When the National Conversation was announced by Alex Salmond the main UK parties reacted in an inappropriate manner by not participating and, indeed, deciding to set up their own review. It is not clear what this review will address. In the meantime a separate review series under the title "The Scotland Effect" was initiated last year as a private initiative by SEEL (Systems Engineering Economic Lab) as a contribution to the National Conversation. This should have reported 1  at the end of last year but has been delayed because the range of issues which need to be covered with an adequate level of detail and careful analysis is far greater and more extensive than the main political parties and, perhaps, the SNP had imagined. For example, the SNP paper introducing the National Conversation identified three options for Scotland as being a continuation of the current devolutionary arrangement, a strengthened devolution or complete independence.

Far more feasible options

The SEEL study has identified far more options. Hector McNeill, Director of SEEL and who is managing the study, says that the SNP shortlist is too simplistic. The original focus of "The Scotland Effect" was the topic of fiscal autonomy because SEEL has considerable experience in economic modelling and analysis. McNeill says that once the participatory needs of both the public as well as business, what he calls the economic constituency, are identified outside the confines of the political party process, the range of rational options expands significantly because, for example, it is necessary to analyse the interactions of macroeconomic policy and fiscal policy (revenue raising). In following this "political party neutral" pathway one ends up with a far larger range of options for Scotland, and indeed, the whole of the United Kingdom.

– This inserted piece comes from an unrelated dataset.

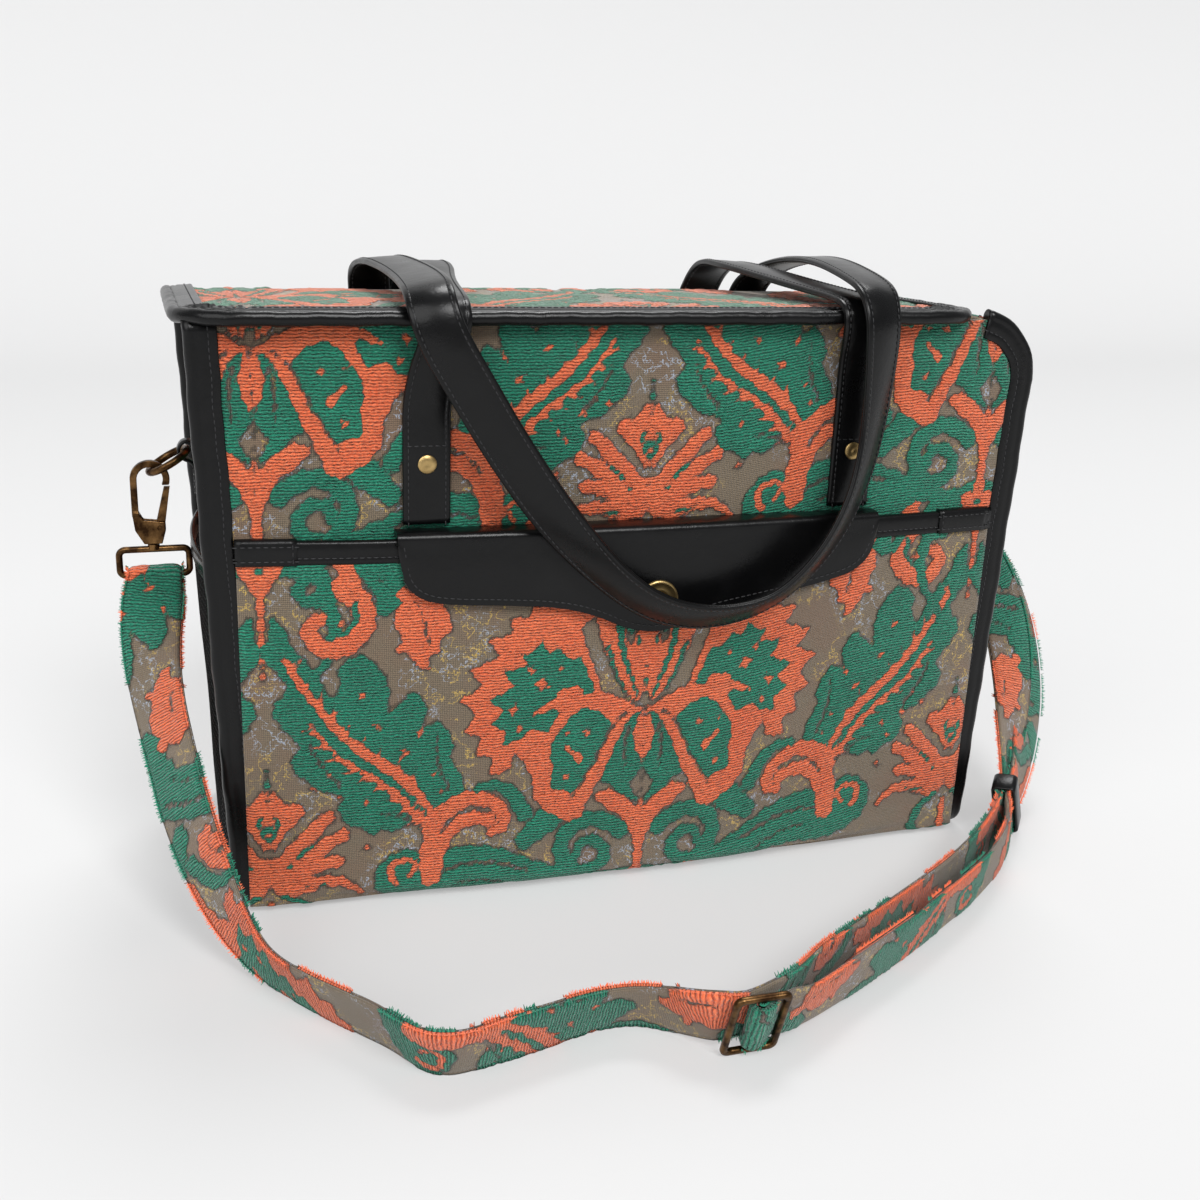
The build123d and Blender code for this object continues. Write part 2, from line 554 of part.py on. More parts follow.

Constitution is about people, not political parties

McNeill explains that if one attempts to consider the referendum as a choice between variants of "as is" and "independence" then one falls into the typical confrontational trap created by British politicians aiming to advance the power of their party. Since this is a constitutional issue, politicians therefore think it is a political - read political party - issue. In reality being a constitutional issue it is therefore fundamnetally an issue of how to better identify a system which upholds the individual preferences of the population. Responding to this expressed desire is a way to uphold the individual freedom of expression of the people. The process becomes the basis for securing the expression of the sovereignty of the people. This has significant implications for participatory models as well as economic management approaches. The identification of options is therefore an unavoidably complex process of defining constitutional settlements which can reduce the perverse outcomes resulting from intended and unintended outcomes of political decisions in such areas as legislation and macroeconomic policy. Part of the problem is a lack of ready access on the part of the electorate to good information as well as knowledge about all feasible options upon which to base decisions. Therefore the processes of decision analysis need to be embedded in the constitutional model.

McNeill says he expects the initial draft to be ready by 12th May, 2008 and release within the following week.

Concerning timing, McNeill considers any referendum would be best left to 2009 or 2010 since the range of issues to be considered is large. By holding a snap referendum as hinted by Wendy Alexander, the people of Scotland and indeed, the UK, would be robbed of the opportunity to explore extremely interesting options. McNeill considers that even although the National Conversation was launched by the SNP who have a declared a specific party agenda, it has been welcomed by most people as an opportunity to review options. According to reports and CybaCity, the levels of interest in politicis in Scotland have rocketed as a result. McNeill considers this to be exactly the type of environment where people are more open to an objective review and analysis of a large range of interesting options.


1 Last year SEEL produced an exploratory Part I to "The Scotland Effect" but the final report Part 2 contains considerably more analysis and detail.

7th May, 2008
Updated: 8th May to include footnote.